On Thu, Apr 1, 2010 at 3:52 AM, David Cournapeau <david@silveregg.co.jp> wrote:
Anne Archibald wrote:
> On 1 April 2010 03:15, David Cournapeau <david@silveregg.co.jp> wrote:
>> Anne Archibald wrote:
>>
>>> Particularly given the comments in the boost source code, I'm leery of
>>> this fix; who knows what an optimizing compiler will do with it?
>> But the current code *is* wrong: it is not true that u == 1 implies u -
>> 1 == 0 (and that (u-1) != 0 -> u != 1), because the spacing between two
>> consecutive floats is much bigger at 1 than at 0. And the current code
>> relies on this wrong assumption: at least with the correction, we test
>> for what we care about.
>
> I don't think this is true for IEEE floats, at least in the case we're
> interested in where u is approximately 1.


Yes, sorry, you're right.

For log1p, we can use the msun code, it is claimed to be such as the
error is bounded by 1 ulp, does not rely on ASM, and we already have all
the necessary macros in npymath so that the code should be easy to
integrate for single and double precision.
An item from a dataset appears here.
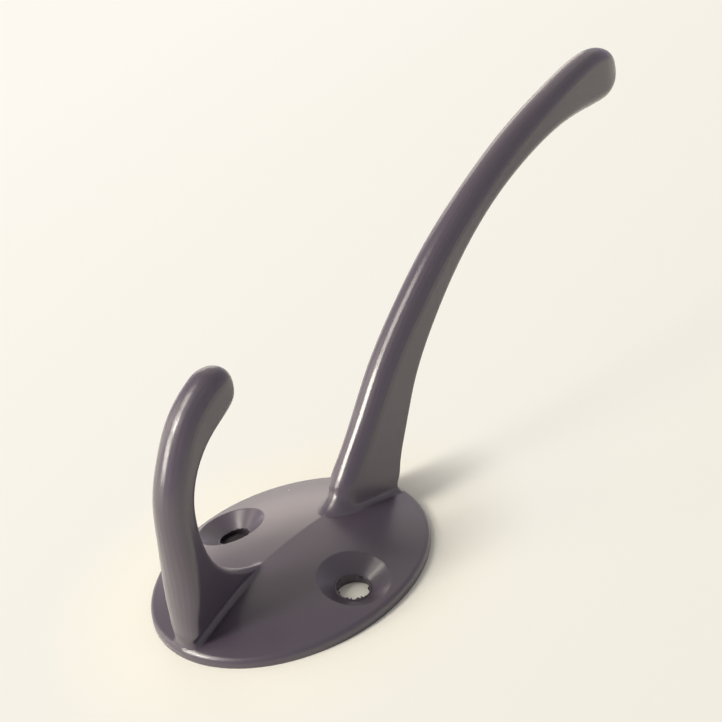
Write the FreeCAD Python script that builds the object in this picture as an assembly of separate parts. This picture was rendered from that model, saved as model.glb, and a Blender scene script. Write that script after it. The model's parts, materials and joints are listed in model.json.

I don't see code for the long
double version, though.

We can use the boost test data to see if we get something sensible there .


I've had fixing these log_1p functions in the back of my mind since 1.3, mostly because I didn't trust their accuracy. I'm inclined to go with one of the series approaches, there are several out there. Note that the complex versions need to be fixed also.